- TASK DESCRIPTION: Only the lines from the one containing "Recreate this object" down to the one containing "const THROUGH = 20;", inclusive, are to be quoted exactly.

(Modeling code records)
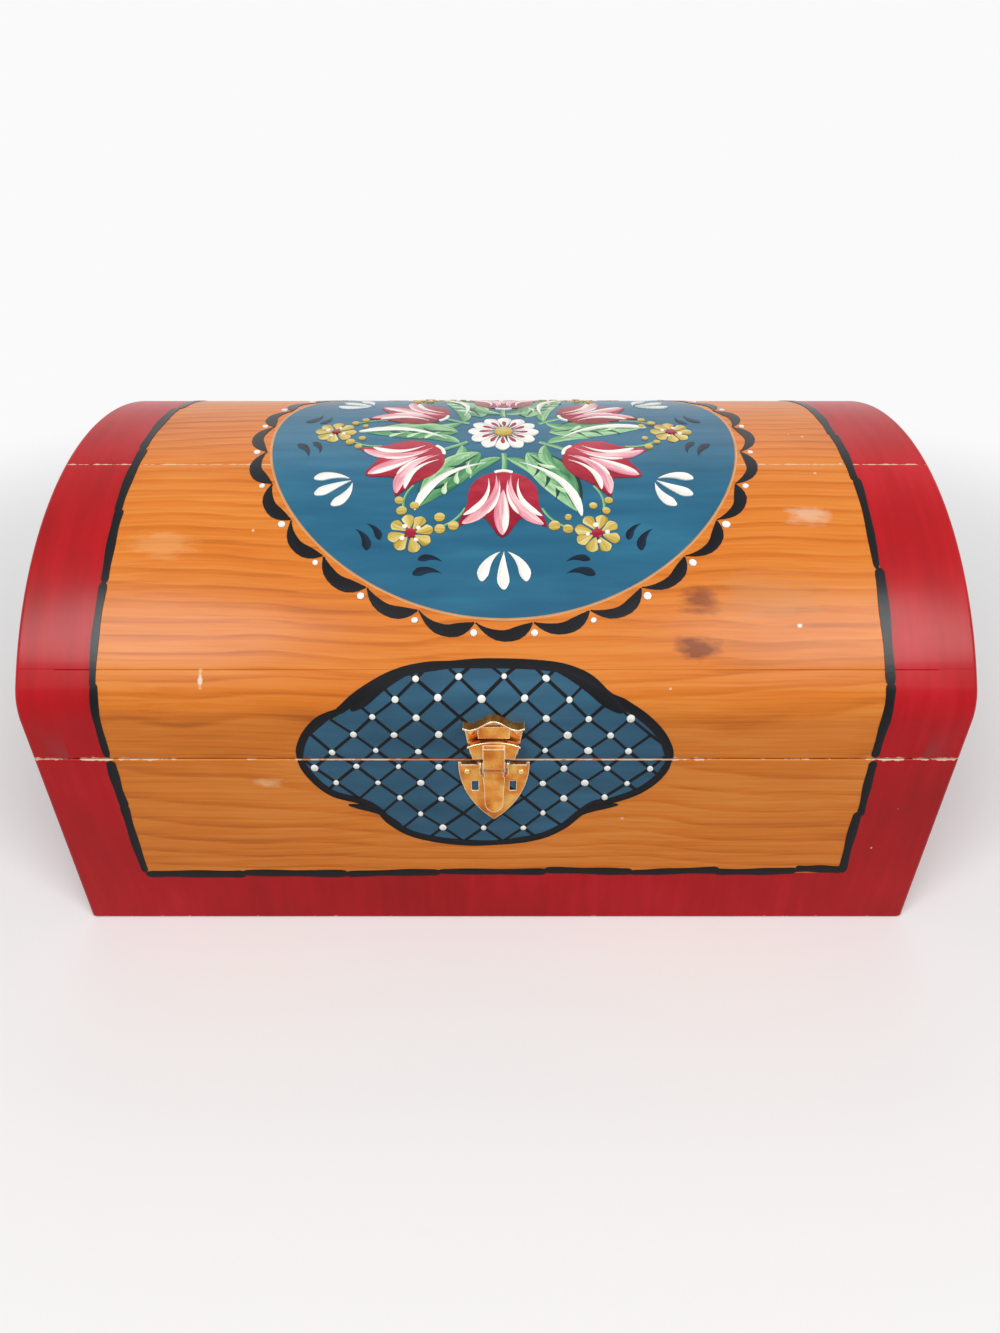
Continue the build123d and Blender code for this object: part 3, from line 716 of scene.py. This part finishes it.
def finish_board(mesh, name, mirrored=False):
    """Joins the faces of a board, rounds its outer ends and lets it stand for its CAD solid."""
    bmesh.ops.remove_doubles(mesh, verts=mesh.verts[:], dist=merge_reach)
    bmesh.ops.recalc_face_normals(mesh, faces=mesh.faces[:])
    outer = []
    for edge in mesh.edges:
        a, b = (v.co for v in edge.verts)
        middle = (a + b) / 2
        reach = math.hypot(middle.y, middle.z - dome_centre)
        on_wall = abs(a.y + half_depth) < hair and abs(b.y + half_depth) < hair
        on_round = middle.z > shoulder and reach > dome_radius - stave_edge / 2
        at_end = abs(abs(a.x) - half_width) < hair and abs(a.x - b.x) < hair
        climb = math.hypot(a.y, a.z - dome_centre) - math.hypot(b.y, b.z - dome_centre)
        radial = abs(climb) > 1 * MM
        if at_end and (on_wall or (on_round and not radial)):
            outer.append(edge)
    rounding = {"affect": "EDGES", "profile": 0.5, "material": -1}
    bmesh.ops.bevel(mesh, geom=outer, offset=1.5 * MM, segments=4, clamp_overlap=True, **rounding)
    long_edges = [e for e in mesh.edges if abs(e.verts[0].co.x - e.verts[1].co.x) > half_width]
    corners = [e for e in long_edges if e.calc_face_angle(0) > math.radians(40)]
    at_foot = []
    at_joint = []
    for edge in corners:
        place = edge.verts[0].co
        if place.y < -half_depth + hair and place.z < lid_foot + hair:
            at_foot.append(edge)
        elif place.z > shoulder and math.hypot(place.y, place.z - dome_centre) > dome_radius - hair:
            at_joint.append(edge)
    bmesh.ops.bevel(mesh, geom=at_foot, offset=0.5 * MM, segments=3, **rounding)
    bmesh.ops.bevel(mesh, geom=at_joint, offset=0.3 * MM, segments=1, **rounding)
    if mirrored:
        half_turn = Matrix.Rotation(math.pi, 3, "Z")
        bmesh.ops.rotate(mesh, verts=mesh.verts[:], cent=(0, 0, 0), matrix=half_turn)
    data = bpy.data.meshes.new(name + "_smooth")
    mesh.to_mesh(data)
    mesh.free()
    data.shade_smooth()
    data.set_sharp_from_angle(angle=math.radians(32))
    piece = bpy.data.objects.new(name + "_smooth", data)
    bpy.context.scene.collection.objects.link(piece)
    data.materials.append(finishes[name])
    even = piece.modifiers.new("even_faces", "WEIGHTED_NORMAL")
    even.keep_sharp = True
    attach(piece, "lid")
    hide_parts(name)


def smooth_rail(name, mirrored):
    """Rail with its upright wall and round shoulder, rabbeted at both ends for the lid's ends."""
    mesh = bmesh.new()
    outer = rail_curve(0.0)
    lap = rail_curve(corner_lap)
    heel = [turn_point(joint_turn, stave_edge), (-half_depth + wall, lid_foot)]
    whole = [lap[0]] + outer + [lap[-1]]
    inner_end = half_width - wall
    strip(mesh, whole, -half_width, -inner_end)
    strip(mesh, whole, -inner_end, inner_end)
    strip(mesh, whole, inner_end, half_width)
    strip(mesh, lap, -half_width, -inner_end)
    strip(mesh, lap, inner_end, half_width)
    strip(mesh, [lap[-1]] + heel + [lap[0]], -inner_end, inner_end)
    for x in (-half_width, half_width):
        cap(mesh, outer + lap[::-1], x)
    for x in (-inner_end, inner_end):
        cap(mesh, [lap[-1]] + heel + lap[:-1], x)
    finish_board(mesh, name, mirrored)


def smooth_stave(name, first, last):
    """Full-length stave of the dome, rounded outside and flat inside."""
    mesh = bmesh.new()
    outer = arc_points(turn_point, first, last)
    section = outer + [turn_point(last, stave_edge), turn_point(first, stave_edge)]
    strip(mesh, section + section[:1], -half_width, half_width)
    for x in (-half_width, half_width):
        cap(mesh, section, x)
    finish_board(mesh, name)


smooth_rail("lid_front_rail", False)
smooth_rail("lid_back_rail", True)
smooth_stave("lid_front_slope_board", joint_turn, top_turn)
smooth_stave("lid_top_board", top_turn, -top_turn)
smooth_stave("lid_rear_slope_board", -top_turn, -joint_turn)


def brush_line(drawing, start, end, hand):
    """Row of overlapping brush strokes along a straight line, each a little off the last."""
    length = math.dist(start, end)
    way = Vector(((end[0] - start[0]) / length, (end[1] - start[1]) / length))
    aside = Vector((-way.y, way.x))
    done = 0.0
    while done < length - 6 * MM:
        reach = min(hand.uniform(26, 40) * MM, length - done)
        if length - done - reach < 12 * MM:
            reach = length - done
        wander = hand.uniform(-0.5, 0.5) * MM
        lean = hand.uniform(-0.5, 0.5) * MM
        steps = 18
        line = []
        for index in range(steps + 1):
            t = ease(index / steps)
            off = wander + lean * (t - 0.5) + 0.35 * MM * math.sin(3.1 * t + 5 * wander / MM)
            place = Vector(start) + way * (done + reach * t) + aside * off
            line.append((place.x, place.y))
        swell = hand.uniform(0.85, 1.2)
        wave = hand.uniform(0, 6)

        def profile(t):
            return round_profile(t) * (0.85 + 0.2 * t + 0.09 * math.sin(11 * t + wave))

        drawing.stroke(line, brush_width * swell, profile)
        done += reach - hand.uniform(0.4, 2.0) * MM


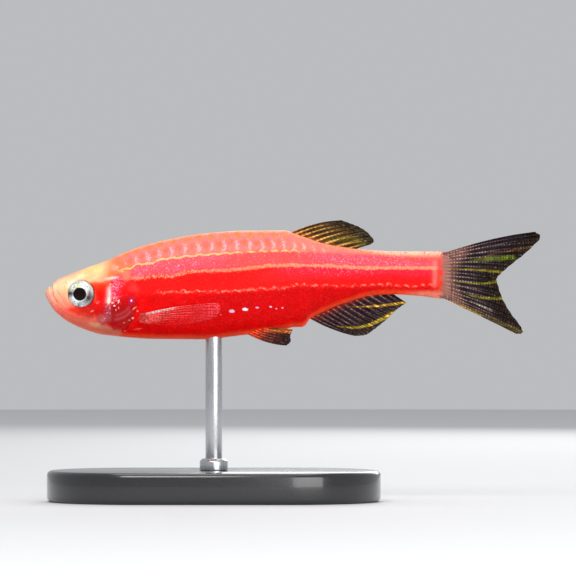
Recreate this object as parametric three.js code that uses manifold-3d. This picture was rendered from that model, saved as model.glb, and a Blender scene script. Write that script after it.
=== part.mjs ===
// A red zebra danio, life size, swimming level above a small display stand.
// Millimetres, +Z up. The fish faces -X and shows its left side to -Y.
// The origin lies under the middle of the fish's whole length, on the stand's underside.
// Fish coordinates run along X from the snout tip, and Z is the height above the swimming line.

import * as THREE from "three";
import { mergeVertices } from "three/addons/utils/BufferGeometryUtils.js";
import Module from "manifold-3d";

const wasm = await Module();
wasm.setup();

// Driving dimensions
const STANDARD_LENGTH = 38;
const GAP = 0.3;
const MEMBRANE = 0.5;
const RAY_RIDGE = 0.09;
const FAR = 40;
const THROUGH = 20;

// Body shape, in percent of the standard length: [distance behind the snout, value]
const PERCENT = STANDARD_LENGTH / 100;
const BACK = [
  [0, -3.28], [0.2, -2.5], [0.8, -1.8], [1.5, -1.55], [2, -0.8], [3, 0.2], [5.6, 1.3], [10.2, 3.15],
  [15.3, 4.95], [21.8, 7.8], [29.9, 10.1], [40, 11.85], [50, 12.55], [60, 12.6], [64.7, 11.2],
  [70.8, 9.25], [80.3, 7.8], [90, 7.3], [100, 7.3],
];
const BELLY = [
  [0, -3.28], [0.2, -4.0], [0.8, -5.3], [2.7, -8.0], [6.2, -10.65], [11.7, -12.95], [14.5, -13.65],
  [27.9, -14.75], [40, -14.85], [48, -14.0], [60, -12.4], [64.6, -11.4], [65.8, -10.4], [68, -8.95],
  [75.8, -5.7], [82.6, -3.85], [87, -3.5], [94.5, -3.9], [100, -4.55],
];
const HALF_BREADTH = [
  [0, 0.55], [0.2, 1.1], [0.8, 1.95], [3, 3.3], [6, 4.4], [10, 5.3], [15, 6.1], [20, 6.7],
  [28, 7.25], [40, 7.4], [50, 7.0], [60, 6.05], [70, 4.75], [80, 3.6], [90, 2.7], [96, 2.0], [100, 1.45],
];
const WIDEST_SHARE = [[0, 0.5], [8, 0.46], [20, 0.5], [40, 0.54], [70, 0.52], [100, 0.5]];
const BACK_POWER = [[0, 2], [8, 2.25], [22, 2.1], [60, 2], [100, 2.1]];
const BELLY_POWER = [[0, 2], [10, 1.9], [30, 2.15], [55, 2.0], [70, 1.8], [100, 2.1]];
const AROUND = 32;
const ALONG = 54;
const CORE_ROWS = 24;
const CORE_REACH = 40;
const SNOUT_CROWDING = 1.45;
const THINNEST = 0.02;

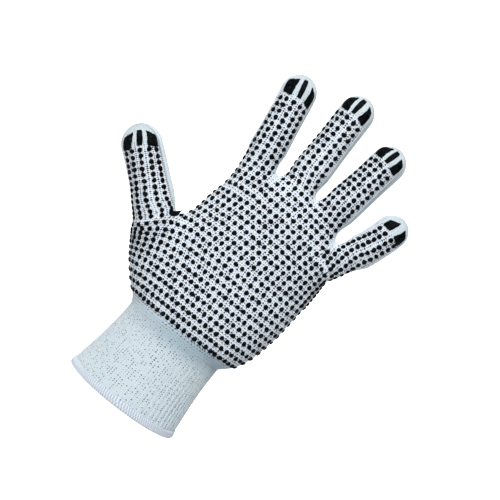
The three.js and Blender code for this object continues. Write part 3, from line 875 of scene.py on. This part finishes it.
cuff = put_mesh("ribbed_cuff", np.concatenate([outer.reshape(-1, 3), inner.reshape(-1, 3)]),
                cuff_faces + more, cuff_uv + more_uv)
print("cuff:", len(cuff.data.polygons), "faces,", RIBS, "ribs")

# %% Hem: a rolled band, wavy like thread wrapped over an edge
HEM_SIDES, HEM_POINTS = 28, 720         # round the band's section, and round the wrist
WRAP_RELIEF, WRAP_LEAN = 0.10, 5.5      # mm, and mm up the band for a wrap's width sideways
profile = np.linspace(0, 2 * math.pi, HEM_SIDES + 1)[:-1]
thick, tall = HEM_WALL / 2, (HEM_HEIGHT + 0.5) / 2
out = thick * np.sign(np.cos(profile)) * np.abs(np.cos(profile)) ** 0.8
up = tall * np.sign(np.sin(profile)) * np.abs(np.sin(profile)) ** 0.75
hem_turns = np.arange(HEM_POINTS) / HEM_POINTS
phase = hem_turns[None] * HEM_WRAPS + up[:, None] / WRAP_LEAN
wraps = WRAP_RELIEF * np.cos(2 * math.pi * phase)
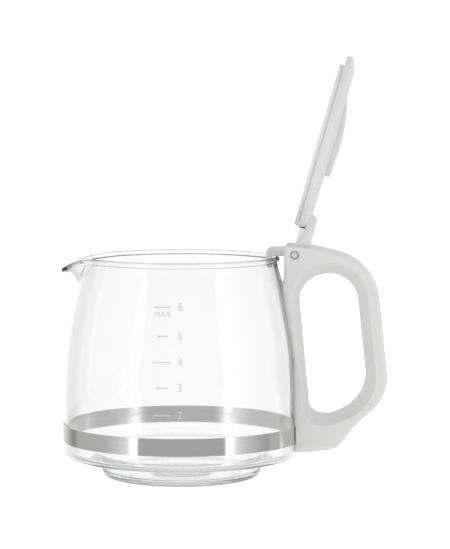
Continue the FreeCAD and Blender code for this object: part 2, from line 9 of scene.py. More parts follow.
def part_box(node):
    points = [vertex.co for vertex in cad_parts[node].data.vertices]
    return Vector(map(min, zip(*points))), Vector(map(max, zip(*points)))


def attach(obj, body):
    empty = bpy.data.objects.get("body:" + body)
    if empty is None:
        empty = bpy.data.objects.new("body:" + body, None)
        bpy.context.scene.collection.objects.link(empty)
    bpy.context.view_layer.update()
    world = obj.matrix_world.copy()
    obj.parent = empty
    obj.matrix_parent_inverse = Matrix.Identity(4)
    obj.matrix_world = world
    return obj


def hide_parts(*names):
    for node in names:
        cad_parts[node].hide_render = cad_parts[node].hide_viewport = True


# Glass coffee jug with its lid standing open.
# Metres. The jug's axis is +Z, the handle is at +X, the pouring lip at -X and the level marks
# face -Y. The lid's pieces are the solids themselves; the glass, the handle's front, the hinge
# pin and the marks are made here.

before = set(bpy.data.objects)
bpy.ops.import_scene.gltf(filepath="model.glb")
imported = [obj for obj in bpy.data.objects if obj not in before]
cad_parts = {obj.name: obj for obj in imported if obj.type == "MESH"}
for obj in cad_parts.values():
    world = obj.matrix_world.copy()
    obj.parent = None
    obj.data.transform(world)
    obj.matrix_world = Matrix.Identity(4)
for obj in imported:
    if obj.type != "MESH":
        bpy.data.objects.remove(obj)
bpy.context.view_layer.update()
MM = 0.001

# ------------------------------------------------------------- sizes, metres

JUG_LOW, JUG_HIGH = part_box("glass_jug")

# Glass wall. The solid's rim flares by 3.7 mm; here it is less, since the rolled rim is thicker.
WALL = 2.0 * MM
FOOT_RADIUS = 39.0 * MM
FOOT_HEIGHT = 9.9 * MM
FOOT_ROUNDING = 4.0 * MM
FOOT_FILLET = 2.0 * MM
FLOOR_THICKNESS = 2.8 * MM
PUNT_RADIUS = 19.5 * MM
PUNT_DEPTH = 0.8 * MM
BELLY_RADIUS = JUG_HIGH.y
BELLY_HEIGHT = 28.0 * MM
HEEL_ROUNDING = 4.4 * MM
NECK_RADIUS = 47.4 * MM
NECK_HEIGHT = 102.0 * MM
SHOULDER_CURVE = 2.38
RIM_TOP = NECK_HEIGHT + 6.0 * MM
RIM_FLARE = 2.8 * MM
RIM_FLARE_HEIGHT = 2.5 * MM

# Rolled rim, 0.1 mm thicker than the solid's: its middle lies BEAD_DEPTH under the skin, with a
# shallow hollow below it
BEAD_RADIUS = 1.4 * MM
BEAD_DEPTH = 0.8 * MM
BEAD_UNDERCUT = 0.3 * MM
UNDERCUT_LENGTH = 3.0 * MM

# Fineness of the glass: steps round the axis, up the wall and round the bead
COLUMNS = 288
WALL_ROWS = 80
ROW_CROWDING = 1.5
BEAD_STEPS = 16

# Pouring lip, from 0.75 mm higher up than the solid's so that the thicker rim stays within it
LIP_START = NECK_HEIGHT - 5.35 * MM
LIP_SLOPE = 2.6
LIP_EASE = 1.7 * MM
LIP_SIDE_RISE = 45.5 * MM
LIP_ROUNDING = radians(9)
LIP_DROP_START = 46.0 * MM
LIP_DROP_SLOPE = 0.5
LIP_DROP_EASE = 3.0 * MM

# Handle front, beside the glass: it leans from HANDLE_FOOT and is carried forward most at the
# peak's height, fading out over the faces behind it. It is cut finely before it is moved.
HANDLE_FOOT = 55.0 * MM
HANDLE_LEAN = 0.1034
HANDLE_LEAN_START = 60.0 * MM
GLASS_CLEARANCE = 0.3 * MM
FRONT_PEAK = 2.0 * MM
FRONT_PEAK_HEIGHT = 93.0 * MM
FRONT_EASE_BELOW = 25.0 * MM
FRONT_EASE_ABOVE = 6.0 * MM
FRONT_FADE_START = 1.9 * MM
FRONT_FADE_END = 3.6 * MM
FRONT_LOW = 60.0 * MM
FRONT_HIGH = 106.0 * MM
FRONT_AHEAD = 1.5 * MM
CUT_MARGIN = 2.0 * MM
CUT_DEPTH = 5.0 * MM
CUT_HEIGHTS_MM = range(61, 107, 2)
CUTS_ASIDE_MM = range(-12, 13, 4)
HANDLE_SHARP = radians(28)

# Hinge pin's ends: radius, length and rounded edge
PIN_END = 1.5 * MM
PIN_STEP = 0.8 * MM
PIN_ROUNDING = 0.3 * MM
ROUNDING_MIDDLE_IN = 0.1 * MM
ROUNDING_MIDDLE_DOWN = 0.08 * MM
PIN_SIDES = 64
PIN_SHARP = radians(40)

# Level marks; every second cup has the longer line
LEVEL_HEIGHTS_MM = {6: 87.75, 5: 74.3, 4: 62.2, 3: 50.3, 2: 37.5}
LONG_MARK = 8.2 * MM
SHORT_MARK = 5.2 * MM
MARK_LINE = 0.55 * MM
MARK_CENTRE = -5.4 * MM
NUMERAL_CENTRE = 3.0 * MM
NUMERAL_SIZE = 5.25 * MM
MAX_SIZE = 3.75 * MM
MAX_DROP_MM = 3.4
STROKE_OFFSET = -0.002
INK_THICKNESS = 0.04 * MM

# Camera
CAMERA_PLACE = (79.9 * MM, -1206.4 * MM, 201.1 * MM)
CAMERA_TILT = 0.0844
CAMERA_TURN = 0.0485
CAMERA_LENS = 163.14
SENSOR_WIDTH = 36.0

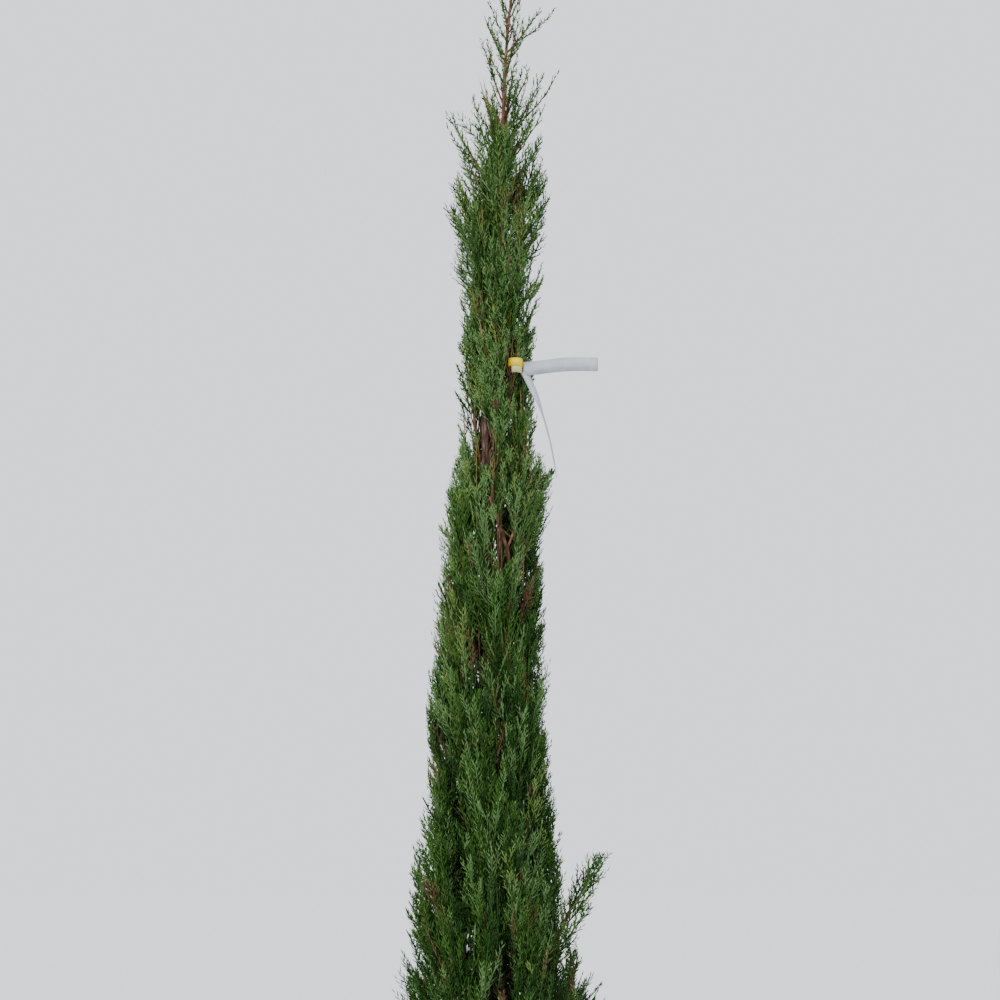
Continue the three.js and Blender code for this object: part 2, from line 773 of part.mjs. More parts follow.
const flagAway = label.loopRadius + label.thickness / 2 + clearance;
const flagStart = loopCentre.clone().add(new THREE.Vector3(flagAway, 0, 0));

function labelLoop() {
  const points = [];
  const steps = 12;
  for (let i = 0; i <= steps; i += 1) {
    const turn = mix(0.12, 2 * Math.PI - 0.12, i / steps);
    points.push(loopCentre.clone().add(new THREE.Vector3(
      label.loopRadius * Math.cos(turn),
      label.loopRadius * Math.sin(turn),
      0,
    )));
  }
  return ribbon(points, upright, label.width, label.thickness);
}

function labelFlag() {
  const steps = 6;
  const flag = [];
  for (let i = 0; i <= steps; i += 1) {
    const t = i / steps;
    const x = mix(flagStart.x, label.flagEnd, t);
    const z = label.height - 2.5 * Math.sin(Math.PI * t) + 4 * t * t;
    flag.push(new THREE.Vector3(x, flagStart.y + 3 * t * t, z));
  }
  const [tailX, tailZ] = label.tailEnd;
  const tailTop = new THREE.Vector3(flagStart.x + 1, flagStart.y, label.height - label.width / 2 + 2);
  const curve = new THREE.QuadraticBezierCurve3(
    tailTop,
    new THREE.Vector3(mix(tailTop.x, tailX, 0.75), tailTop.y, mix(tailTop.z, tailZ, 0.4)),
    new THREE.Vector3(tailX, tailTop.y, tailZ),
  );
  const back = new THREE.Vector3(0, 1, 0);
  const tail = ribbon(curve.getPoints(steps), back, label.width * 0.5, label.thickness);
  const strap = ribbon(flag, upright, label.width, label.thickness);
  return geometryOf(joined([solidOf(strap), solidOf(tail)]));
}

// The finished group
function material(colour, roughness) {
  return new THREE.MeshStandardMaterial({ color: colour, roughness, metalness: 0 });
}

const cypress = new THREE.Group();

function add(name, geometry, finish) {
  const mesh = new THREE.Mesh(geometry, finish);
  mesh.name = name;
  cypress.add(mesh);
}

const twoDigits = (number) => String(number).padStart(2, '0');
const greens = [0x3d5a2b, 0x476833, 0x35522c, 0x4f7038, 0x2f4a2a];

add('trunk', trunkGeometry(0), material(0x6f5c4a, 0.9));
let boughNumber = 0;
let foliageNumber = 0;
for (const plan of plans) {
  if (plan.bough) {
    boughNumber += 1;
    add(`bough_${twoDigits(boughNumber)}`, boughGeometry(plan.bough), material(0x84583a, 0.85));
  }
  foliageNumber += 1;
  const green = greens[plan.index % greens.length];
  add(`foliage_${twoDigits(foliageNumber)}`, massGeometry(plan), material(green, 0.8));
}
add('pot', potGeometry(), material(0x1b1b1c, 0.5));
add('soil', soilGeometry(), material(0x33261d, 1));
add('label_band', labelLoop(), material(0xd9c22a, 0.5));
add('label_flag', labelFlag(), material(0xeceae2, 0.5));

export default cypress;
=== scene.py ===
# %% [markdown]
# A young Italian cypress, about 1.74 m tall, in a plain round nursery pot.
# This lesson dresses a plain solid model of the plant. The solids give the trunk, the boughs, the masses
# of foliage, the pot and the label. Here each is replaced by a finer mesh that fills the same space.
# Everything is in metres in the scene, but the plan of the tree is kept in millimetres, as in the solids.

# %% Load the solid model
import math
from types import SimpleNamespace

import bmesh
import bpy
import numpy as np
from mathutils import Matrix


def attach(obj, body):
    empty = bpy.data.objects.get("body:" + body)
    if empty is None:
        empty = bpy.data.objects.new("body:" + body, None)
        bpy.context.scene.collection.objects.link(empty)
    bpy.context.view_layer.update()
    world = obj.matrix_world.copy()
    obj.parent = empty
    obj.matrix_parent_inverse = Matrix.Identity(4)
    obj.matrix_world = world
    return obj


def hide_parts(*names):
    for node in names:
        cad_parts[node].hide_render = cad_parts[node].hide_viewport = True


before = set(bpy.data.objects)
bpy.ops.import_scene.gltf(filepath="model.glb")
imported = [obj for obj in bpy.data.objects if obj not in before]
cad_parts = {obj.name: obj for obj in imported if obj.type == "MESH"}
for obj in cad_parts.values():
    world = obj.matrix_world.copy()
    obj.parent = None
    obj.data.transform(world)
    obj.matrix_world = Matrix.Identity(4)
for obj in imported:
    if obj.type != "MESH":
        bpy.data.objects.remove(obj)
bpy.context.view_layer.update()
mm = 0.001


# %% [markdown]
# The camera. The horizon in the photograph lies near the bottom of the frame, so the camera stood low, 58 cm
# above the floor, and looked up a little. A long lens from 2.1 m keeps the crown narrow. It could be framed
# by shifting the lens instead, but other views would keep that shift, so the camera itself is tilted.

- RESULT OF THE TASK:
Recreate this object as parametric three.js code that uses manifold-3d. This picture was rendered from that model, saved as model.glb, and a Blender scene script. Write that script after it.
=== part.mjs ===
// A red zebra danio, life size, swimming level above a small display stand.
// Millimetres, +Z up. The fish faces -X and shows its left side to -Y.
// The origin lies under the middle of the fish's whole length, on the stand's underside.
// Fish coordinates run along X from the snout tip, and Z is the height above the swimming line.

import * as THREE from "three";
import { mergeVertices } from "three/addons/utils/BufferGeometryUtils.js";
import Module from "manifold-3d";

const wasm = await Module();
wasm.setup();

// Driving dimensions
const STANDARD_LENGTH = 38;
const GAP = 0.3;
const MEMBRANE = 0.5;
const RAY_RIDGE = 0.09;
const FAR = 40;
const THROUGH = 20;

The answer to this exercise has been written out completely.